### Supplied data ###

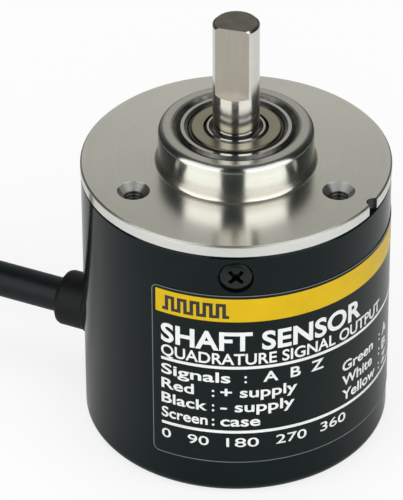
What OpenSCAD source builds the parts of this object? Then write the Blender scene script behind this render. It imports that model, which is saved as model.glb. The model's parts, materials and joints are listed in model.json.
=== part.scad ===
// Shaft-type incremental rotary encoder: flange with bearing boss, D-cut shaft,
// optical disc and board inside a cup-shaped case, side cable.
// Origin: centre of the flange's mounting face. +Z points out along the shaft,
// so "front" is +Z and "rear" is -Z. Azimuths are in degrees from +X.

/* [Flange] */
// Diameter of the flange rim
flange_d = 40; // [39.6:0.1:42]
// Height of the visible flange rim
rim_h = 1.65; // [1.3:0.05:1.8]
// Edge chamfer on the rim
edge_c = 0.2; // [0.1:0.05:0.4]
// Diameter of the locating boss
boss_d = 20; // [19:0.5:20]
// Height of the locating boss above the mounting face
boss_h = 5; // [4.95:0.05:5.2]
// Rounding of the boss's top edge
boss_edge = 0.9; // [0.2:0.1:1]
// Width of the sweep at the boss's foot
foot_w = 0.5; // [0.3:0.1:1.4]
// Height of the sweep at the boss's foot
foot_h = 1.2; // [0.3:0.1:2]
// Thickness of the flange block inside the case
block_h = 9; // [8.8:0.1:9.1]

/* [Mounting holes] */
// Pitch circle diameter of the three tapped mounting holes
pcd = 30; // [28:0.5:31]
// Minor diameter of the tapped hole
tap_d = 2.5; // [2:0.1:3]
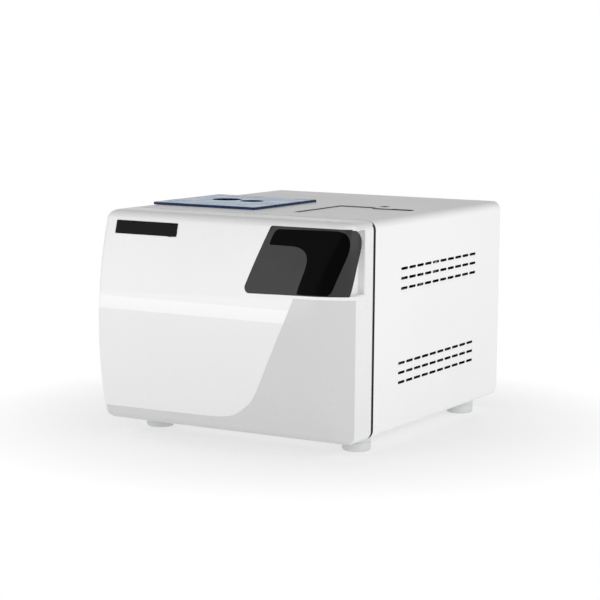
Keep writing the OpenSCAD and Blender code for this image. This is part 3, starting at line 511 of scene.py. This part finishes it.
def thicken(obj, wall, edge=0.0, segments=2, even=True):
    """Gives an open skin its wall, inwards, and rounds the rim. Without even, corners get no extra
    thickness, which suits skins with slivers along their outline."""
    solid = obj.modifiers.new("wall", "SOLIDIFY")
    solid.thickness = wall / 1000
    solid.offset = -1
    solid.use_even_offset = even
    if edge:
        round_edges(obj, "rim", edge, segments, 50.0)
    even_shading(obj)


def rim_in(obj, name):
    """Gives a thickened skin's rim its own material."""
    obj.data.materials.append(M[name])
    obj.modifiers["wall"].material_offset_rim = 1


def finish_piece(obj, node, body, angle=35.0):
    """Finish, smooth shading, the body it rides on and the CAD node it stands for."""
    if not obj.data.materials:
        obj.data.materials.append(M[SLOT_OF[node]])
    smooth(obj, angle)
    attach(obj, body)
    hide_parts(node)


SHARE = 0.42  # of a side's length that a rounded corner may take up
SHARP_TURN = math.radians(45)
ARC_STEP = 11  # degrees


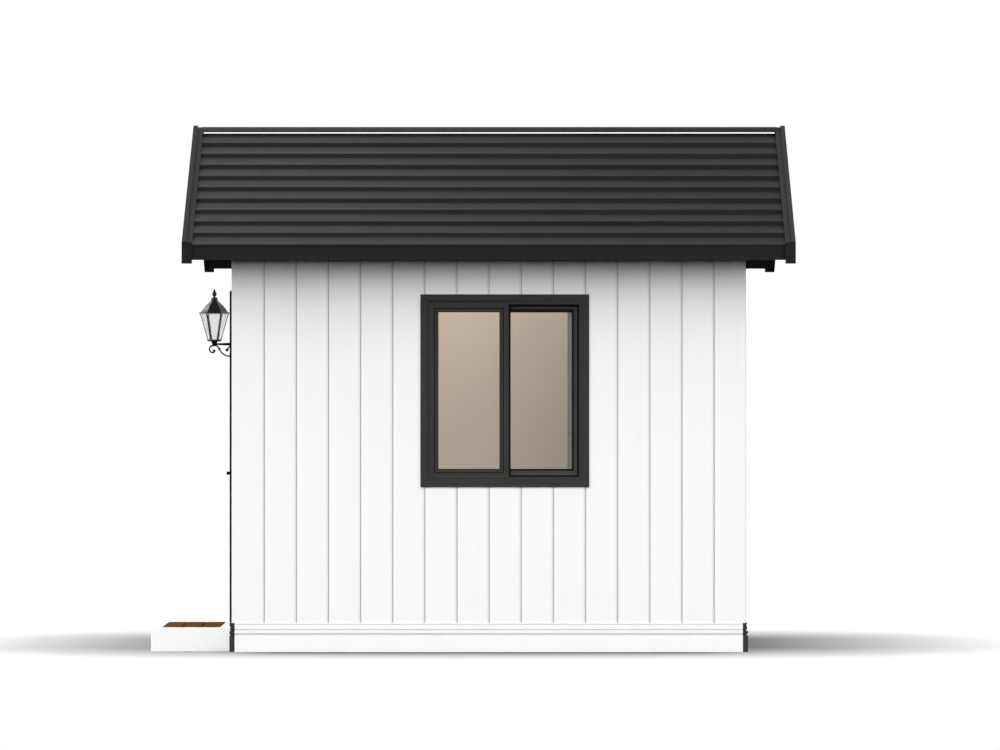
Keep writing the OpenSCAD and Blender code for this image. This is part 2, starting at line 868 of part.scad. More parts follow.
module in_bracket_plane(out, up) {
    translate([-half_l - out, lamp_y, lamp_z + up]) rotate([90, 0, 0]) children();
}

module lantern_bracket() {
    plate_t = 8;
    plate_w = 50;
    plate_low = 110;
    plate_up = 40;
    arm_tip_r = 5;
    arm_root_r = 12;
    neck_r = 14;
    neck_rim_r = 19;
    neck_low = 6;
    // where both scrolls leave the arm, under the neck
    bar_drop = 8;
    front_scroll = [[45, 25], [22, 155], [9, 110]];
    front_eye_r = 9;
    // the sweep back to the wall: down to a knot, then up to the foot
    knot_turn = 70;
    knot_bend_r = 33.5;
    knot_r = 8;
    sweep_r = 70;
    sweep_end = lamp_reach - (knot_bend_r + sweep_r) * sin(knot_turn);
    // the sweep's foot is let into the plate and stays this far off the wall
    foot_clear = 1;
    // the small scroll beside the wall
    small_out = 35;
    small_drop = 3;
    small_lean = 190;
    small_scroll = [[60, 55]];
    small_eye_r = 10;
    color("#1c1c1c") union() {
        block([-half_l - plate_t, lamp_y - plate_w / 2, lamp_z - plate_low],
            [-half_l, lamp_y + plate_w / 2, lamp_z + plate_up]);
        // tapering arm
        translate([lamp_x, lamp_y, lamp_z]) rotate([0, 90, 0])
            cylinder(h = lamp_reach - plate_t / 2, r1 = arm_tip_r, r2 = arm_root_r);
        translate([lamp_x, lamp_y, lamp_z - neck_low])
            cylinder(h = neck_low + lamp_neck_h, r1 = neck_r, r2 = neck_rim_r);
        in_bracket_plane(lamp_reach, -bar_drop) {
            rotate([0, 0, 180]) bar_path(front_scroll, front_eye_r);
            bar_path([[knot_bend_r, -knot_turn]], knot_r);
            bar_joint([], bead_r, bead_r);
        }
        in_bracket_plane(lamp_reach - knot_bend_r * sin(knot_turn),
            -bar_drop - knot_bend_r * (1 - cos(knot_turn))) rotate([0, 0, -knot_turn])
            bar_path([[sweep_r, knot_turn], [0, sweep_end - rod_r - foot_clear]], rod_r);
        in_bracket_plane(small_out, -small_drop) rotate([0, 0, small_lean])
            bar_path(small_scroll, small_eye_r);
    }
}

module lantern_roof() {
    shell = 3;
    rise = lamp_roof_h;
    crown_r = 10;
    // The bell's outline from rim to crown, as radius and height above the rim.
    bell = [[103, 0], [98, 4], [83, 12], [76, 24], [66, 38], [53, 52], [38, 66],
        [26, 78], [20, 92], [19, rise - shell]];
    // The finial's outline, as radius and height above the crown.
    finial = [[0, -2], [6, -2], [5, 2], [10, 8], [15, 14], [14, 22], [9, 36], [3, 50], [0, 54]];
    inner = [for (i = [len(bell) - 2 : -1 : 1]) [bell[i][0] - shell, bell[i][1] - shell]];
    color("#1c1c1c") union() {
        translate([0, 0, lamp_rim_z]) hex_turned(concat(
            bell, [[crown_r, rise], [0, rise], [0, rise - 3 * shell]],
            inner, [[lamp_top_r - 2 * shell, 0]]
        ));
        translate([lamp_x, lamp_y, lamp_rim_z + rise]) rotate_extrude() polygon(finial);
    }
}

module lantern_cage() {
    rim_t = 4;
    edge = 1;
    sunk_in = 3;
    foot_r = lamp_foot_r - lamp_bar / 2 - edge;
    top_r = lamp_top_r - lamp_bar / 2 - edge;
    rise = lamp_pane_h + 2;
    lean = atan((top_r - foot_r) / rise);
    // The cup's outline under the panes, as radius and height below the foot.
    cup = [[0, -lamp_cup_h], [22, -lamp_cup_h], [lamp_foot_r - 6, -13], [lamp_foot_r, -10],
        [lamp_foot_r, 0], [0, 0]];
    color("#1c1c1c") union() {
        // six corner bars, from inside the cup to inside the rim
        for (a = [0 : 60 : 300])
            translate([lamp_x, lamp_y, lamp_foot_z - sunk_in]) rotate([0, 0, a])
                translate([foot_r, 0, 0]) rotate([0, lean, 0])
                    linear_extrude(rise / cos(lean)) square(lamp_bar, center = true);
        // rim under the roof
        translate([lamp_x, lamp_y, lamp_rim_z - rim_t]) difference() {
            cylinder(h = rim_t, r = lamp_top_r, $fn = 6);
            translate([0, 0, -edge])
                cylinder(h = rim_t + 2 * edge, r = top_r - lamp_bar / 2, $fn = 6);
        }
        translate([0, 0, lamp_foot_z]) hex_turned(cup);
    }
}

module lantern_glass() {
    // the panes stand just inside the corner bars and the rim
    inside = 6;
    inset = lamp_bar + inside;
    color("#e6e6e6", 0.6) hex_turned([
        [lamp_foot_r - inset, lamp_foot_z], [lamp_top_r - inset, lamp_rim_z],
        [lamp_top_r - inset - lamp_glass_t, lamp_rim_z],
        [lamp_foot_r - inset - lamp_glass_t, lamp_foot_z]
    ]);
}

floor_rails();
floor_joists();
floor_deck();
base_trim_long_sides();
base_trim_gable_sides();
base_trim_corners();
window_wall_left();
window_wall_right();
window_wall_below();
window_wall_above();
far_wall();
back_wall();
front_wall_near_side();
front_wall_far_side();
front_wall_above_door();
lining_window_wall();
lining_far_wall();
lining_back_wall();
lining_front_wall();
ceiling_near();
ceiling_far();
roof_panel_near();
roof_panel_far();
ridge_cap();
barge_front_near();
barge_front_far();
barge_back_near();
barge_back_far();
fascias();
soffits();
window_frame();
window_sash_left();
window_sash_right();
window_glass();
door_frame();
door_leaf();
door_handle();
door_hinge_pins();
door_hinge_knuckles();
entry_step();
step_planks();
lantern_bracket();
lantern_roof();
lantern_cage();
lantern_glass();
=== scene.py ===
# %% [markdown]
# # Dressing a modular garden house
# The house is a small factory-built cabin: clad wall panels on a timber floor, a dark stepped
# sheet roof, a sliding window, an entry door with a box step, and a lantern on the gable.
# Its shape was measured and built in CAD, and comes in here as a frame that nothing may move.
# This lesson gives each piece its finish, adds the fittings that are too fine for the CAD
# model, and sets up the studio.

import math

import bmesh
import bpy
from mathutils import Matrix, Vector


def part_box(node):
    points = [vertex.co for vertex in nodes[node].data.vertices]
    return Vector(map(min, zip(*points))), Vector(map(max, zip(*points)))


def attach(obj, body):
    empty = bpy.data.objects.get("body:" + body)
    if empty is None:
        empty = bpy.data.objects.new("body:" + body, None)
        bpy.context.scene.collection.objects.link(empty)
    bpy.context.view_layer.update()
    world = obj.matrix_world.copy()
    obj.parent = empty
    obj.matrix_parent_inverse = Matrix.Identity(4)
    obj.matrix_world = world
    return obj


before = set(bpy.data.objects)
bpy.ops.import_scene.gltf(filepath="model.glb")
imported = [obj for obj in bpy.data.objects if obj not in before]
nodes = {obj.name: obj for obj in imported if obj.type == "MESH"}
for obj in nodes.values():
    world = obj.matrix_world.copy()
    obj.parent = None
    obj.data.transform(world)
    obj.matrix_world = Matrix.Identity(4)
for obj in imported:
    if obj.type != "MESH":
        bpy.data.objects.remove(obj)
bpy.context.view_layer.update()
print("pieces in the frame:", len(nodes))

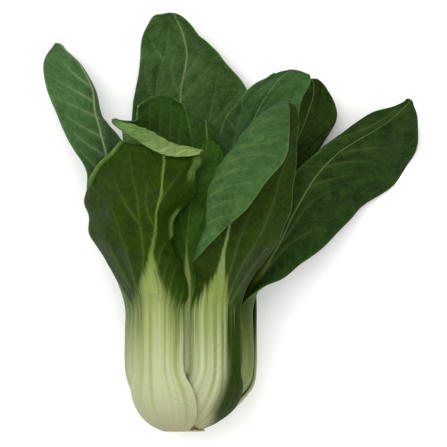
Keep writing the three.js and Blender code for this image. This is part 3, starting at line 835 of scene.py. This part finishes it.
# Hooded leaf
# An inner leaf behind the front left one. Its blade closes to a hood whose front margin curls
# out over the front left leaf as a light green lip.
INNER_STALK = 4.5
hooded_leaf = grow_leaf(
    "hooded_leaf", around=228, spread=45, stalk=INNER_STALK, seed=7, columns=150, rib_start=0.6,
    rib_line=[(-12, 50), (-13, 75), (-14, 97), (-14, 108), (-14, 122)],
    rows=[
        [
            [-21.5, 35, 38], [-23, 35.5, 33], [-23.5, 36, 29], [-22.5, 36, 25],
            [-20, 36, 22], [-15.5, 36, 19.5], [-9, 36, 18], [-1.5, 35, 18],
        ],
        [
            [-19.5, 53.5, 47], [-24, 54, 43], [-27, 54.5, 38], [-27.5, 55, 33],
            [-25, 55.5, 28], [-19.5, 55.5, 24], [-11, 55.5, 22], [-0.5, 54, 22],
        ],
        [
            [-12, 70, 55], [-20.5, 70, 54], [-27, 70.5, 49], [-30.5, 71, 42],
            [-29.5, 72, 35], [-23, 73, 29], [-12.5, 73.5, 26], [1.5, 71, 26],
        ],
        [
            [-2.5, 81.5, 55], [-13.5, 83, 58], [-24, 86.5, 56], [-32, 91, 50],
            [-32, 94, 41], [-25, 96, 33], [-13.5, 97, 29], [1.5, 91, 29],
        ],
        [
            [5.5, 95, 51], [-9, 99, 56], [-23, 105.5, 56], [-33, 106, 52],
            [-27.5, 104, 42], [-25.5, 107, 38], [-13.5, 110, 34], [-0.5, 106, 34],
        ],
        [
            [4, 93.5, 60], [-12, 93, 65], [-25.5, 100, 63], [-37.5, 108.5, 56],
            [-25.5, 109, 48], [-24.5, 116.5, 44], [-13.5, 121, 41], [-3.5, 116.5, 41],
        ],
    ],
    veins=[
        [(-14, 80), (-14.7, 104.3), (-14.4, 119.4)],
        [(-16, 80), (-19.4, 104), (-19.4, 118)],
        [(-12, 80), (-10, 102.9), (-10, 119)],
        [(-10, 80), (-5.5, 102), (-5.2, 116)],
        [(-18, 85), (-23, 104), (-23.5, 114)],
    ],
    rolls=[(0, 10.4, 13, 0.47)],
)
hooded_leaf.data.materials.append(leaf_finish(
    "hooded_leaf_skin",
    outer=((44, 76, 24), (70, 102, 42)),
    inner=((36, 64, 18), (56, 88, 34)),
    vein=(118, 146, 74),
    vein_share=0.3,
    rolled=(88, 122, 60),
    rolled_pale=(156, 176, 108),
    seed=7.0,
))

# Tall inner leaf
# The inner leaf behind the fold of the front right one, with its inner side up and its top
# bent over to the right.
tall_inner_leaf = grow_leaf(
    "tall_inner_leaf", around=300, spread=42, stalk=INNER_STALK, seed=8, columns=80, pale_up=0.5,
    rows=[
        [[2.5, 32, 21], [12, 33, 20], [23, 32, 27]],
        [[4.5, 49, 25], [15, 50, 23], [28, 48.5, 28]],
        [[6, 65.5, 28], [17.5, 67.5, 26], [33.5, 65, 29]],
        [[8, 82, 32], [22, 84, 29], [40, 80.5, 30]],
        [[11, 96, 36], [26, 99, 32], [46, 95, 32]],
        [[16, 108, 40], [31, 112, 36], [50, 107, 34]],
        [[22, 118, 42], [36, 121, 39], [52.5, 119, 36]],
        [[29, 125, 43], [42, 128.5, 41], [56.5, 126, 38]],
        [[38.5, 130.5, 43], [48, 133, 42], [56, 130.5, 39]],
    ],
    veins=[
        [(15, 80), (20.4, 99.5), (22.3, 108.1), (26.1, 116.6), (31, 122.5), (43, 129.5)],
        [(28, 102), (33.7, 113.8), (39.3, 121.3), (46, 127)],
        [(21.5, 104), (17.8, 110), (18.5, 114)],
        [(25, 114), (24, 119), (27, 122.5)],
        [(40, 104), (45, 114), (51, 122)],
    ],
)
tall_inner_leaf.data.materials.append(leaf_finish(
    "tall_inner_leaf_skin",
    outer=((50, 84, 46), (72, 106, 62)),
    inner=((42, 72, 32), (66, 98, 54)),
    vein=(110, 136, 86),
    vein_share=0.36,
    seed=8.0,
))

# Front inner leaf
# The dark inner leaf between the two front ones. Its narrow pale stalk grows from the stem
# inside theirs and shows between them.
front_inner_leaf = grow_leaf(
    "front_inner_leaf", around=98, spread=42, stalk=INNER_STALK, seed=9, columns=70, pale_up=0.4,
    rows=[
        [[12, 32, 52], [-2, 33, 54], [-13.5, 32, 48]],
        [[10, 49.5, 53], [-2, 50.5, 54], [-15.5, 49, 46]],
        [[12, 65.5, 53], [0, 67.5, 53], [-14, 65.5, 46]],
        [[14.5, 79.5, 53], [3.5, 82.5, 52], [-10, 79.5, 45]],
        [[15.5, 91, 50], [7, 93.5, 47], [-3.5, 90, 43]],
        [[13.5, 96.5, 46], [8, 99.5, 43], [2.5, 96.5, 41]],
    ],
)
front_inner_leaf.data.materials.append(leaf_finish(
    "front_inner_leaf_skin",
    outer=((32, 62, 8), (50, 84, 20)),
    inner=((30, 58, 14), (46, 78, 28)),
    vein=(66, 94, 30),
    vein_share=0.3,
    seed=9.0,
))

# Heart leaves
# Two small young leaves with thin soft stalks, grown last from the middle of the stem. Their
# tips show between the hood and the fold.
HEART_STALK = 3
right_heart_leaf = grow_leaf(
    "right_heart_leaf", around=30, spread=42, stalk=HEART_STALK, reach=15, seed=10, columns=50, frill=2.0,
    rows=[
        [[12, 33, 30], [12, 33, 38], [5, 33, 43]],
        [[10, 52, 33], [9, 52, 38], [2, 52, 43]],
        [[11, 72, 37], [8, 73, 41], [1, 72, 43]],
        [[13, 90, 40], [8, 93, 39], [1, 91, 39]],
        [[12, 104, 41], [7, 109, 40], [1, 105, 39]],
    ],
)
left_heart_leaf = grow_leaf(
    "left_heart_leaf", around=180, spread=50, stalk=HEART_STALK, reach=14, seed=11, columns=50, frill=1.5,
    rows=[
        [[-8, 33, 40], [-12, 33, 33], [-8, 33, 26]],
        [[-9, 52, 41], [-12, 52, 36], [-7, 52, 30]],
        [[-9, 72, 40], [-13, 73, 36], [-7, 72, 31]],
        [[-8, 84, 38], [-10, 85, 36], [-6, 84, 34]],
        [[-8, 91, 38], [-8.5, 92, 37], [-7, 91, 36]],
    ],
)
heart_skin = leaf_finish(
    "heart_leaf_skin",
    outer=((28, 52, 12), (46, 74, 26)),
    inner=((24, 46, 10), (42, 68, 24)),
    vein=(80, 106, 52),
    vein_share=0.4,
    seed=10.0,
)
right_heart_leaf.data.materials.append(heart_skin)
left_heart_leaf.data.materials.append(heart_skin)

# Core stem
# The short pale stem that all the stalks grow from. Its base was cut off with a knife, so the cut
# face is a little rough, reaches out to the feet of the stalks and has dried to a brownish cream.
cut_plane = -39
roughness_of_cut = 0.14
size_of_roughness = 1.6
core_sides = 72
core_rings = 66
least_radius = 0.2
widest_turn = 0.2
widening = 0.24
widened_reach = 0.75
core_profile = [
    (0.2, -38.7), (3, -38.8), (6, -38.85), (8.3, -38.9), (9.1, -38.6), (8.8, -38.0),
    (7.3, -37.2), (7, -35), (6, -29), (4.6, -21), (3, -16), (0.3, -14),
]
core_turn = np.linspace(0, 2 * math.pi, core_sides, endpoint=False)
core_outline = curve_through(core_profile, np.linspace(0, len(core_profile) - 1, core_rings))
core_radius = np.maximum(core_outline[:, :1], least_radius) * np.ones((1, core_sides))
core_y = core_outline[:, 1:] * np.ones((1, core_sides))
from_widest_turn = (core_turn - widest_turn + math.pi) % (2 * math.pi) - math.pi
rim_share = soft_step(-35, -37.5, core_y) * np.exp(-(from_widest_turn / widened_reach) ** 2)
core_radius = core_radius * (1 + widening * rim_share)
core_across = core_radius * np.cos(core_turn)
core_height = core_radius * np.sin(core_turn)
core_points = np.stack([core_across, core_y, core_height], axis=2)
uneven_cut = swellings(core_points, size_of_roughness, 21)
core_points[..., 1] = np.maximum(core_y + roughness_of_cut * uneven_cut, cut_plane)
core_points[..., 0] += lean_at(core_points[..., 1])
core_points[..., 2] += AXIS_HEIGHT
core_index = np.arange(core_rings * core_sides).reshape(core_rings, core_sides)
core_next = np.roll(core_index, -1, axis=1)
core_faces = np.stack([core_index[:-1], core_index[1:], core_next[1:], core_next[:-1]], axis=-1)
end_faces = [core_index[0].tolist(), core_index[-1, ::-1].tolist()]
core_mesh = bpy.data.meshes.new("stem_with_cut_face")
core_mesh.from_pydata(
    (core_points.reshape(-1, 3) * METRES).tolist(), [], core_faces.reshape(-1, 4).tolist() + end_faces
)
core_mesh.polygons.foreach_set("use_smooth", [True] * len(core_mesh.polygons))
cut_stem = bpy.data.objects.new("stem_with_cut_face", core_mesh)
bpy.context.scene.collection.objects.link(cut_stem)
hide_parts("core_stem")
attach(cut_stem, "root")

dry_cream = paint(190, 182, 142)
dry_brown = paint(150, 134, 92)
dark_grain = paint(118, 100, 64)
cut_skin = bpy.data.materials.new("dried_cut_face")
cut_skin.use_nodes = True
cut_tree = cut_skin.node_tree
cut_shader = cut_tree.nodes["Principled BSDF"]
stem_place = add_node(cut_tree, "ShaderNodeTexCoord", {}).outputs["Object"]
grain = cloudy(cut_tree, stem_place, 420.0, 4.0)
blotch = cloudy(cut_tree, stem_place, 110.0, 3.0)
brown_share = fade(cut_tree, blotch, 0.35, 0.65)
grain_share = fade(cut_tree, grain, 0.5, 0.75, 0.0, 0.6)
cut_colour = blend_colours(cut_tree, brown_share, dry_cream, dry_brown)
cut_colour = blend_colours(cut_tree, grain_share, cut_colour, dark_grain)
cut_tree.links.new(cut_colour, cut_shader.inputs["Base Color"])
cut_tree.links.new(fade(cut_tree, grain, 0.3, 0.7, 0.55, 0.8), cut_shader.inputs["Roughness"])
cut_bump = add_node(cut_tree, "ShaderNodeBump", {"Height": grain, "Strength": 0.5, "Distance": 0.0005})
cut_tree.links.new(cut_bump.outputs[0], cut_shader.inputs["Normal"])
core_mesh.materials.append(cut_skin)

###

Given instruction: Extract from the listing above the lines between the line containing "floor_rails();" and the line containing "from mathutils import Matrix, Vector", keeping both of those lines. Output nothing else.

Correct output:
floor_rails();
floor_joists();
floor_deck();
base_trim_long_sides();
base_trim_gable_sides();
base_trim_corners();
window_wall_left();
window_wall_right();
window_wall_below();
window_wall_above();
far_wall();
back_wall();
front_wall_near_side();
front_wall_far_side();
front_wall_above_door();
lining_window_wall();
lining_far_wall();
lining_back_wall();
lining_front_wall();
ceiling_near();
ceiling_far();
roof_panel_near();
roof_panel_far();
ridge_cap();
barge_front_near();
barge_front_far();
barge_back_near();
barge_back_far();
fascias();
soffits();
window_frame();
window_sash_left();
window_sash_right();
window_glass();
door_frame();
door_leaf();
door_handle();
door_hinge_pins();
door_hinge_knuckles();
entry_step();
step_planks();
lantern_bracket();
lantern_roof();
lantern_cage();
lantern_glass();
=== scene.py ===
# %% [markdown]
# # Dressing a modular garden house
# The house is a small factory-built cabin: clad wall panels on a timber floor, a dark stepped
# sheet roof, a sliding window, an entry door with a box step, and a lantern on the gable.
# Its shape was measured and built in CAD, and comes in here as a frame that nothing may move.
# This lesson gives each piece its finish, adds the fittings that are too fine for the CAD
# model, and sets up the studio.

import math

import bmesh
import bpy
from mathutils import Matrix, Vector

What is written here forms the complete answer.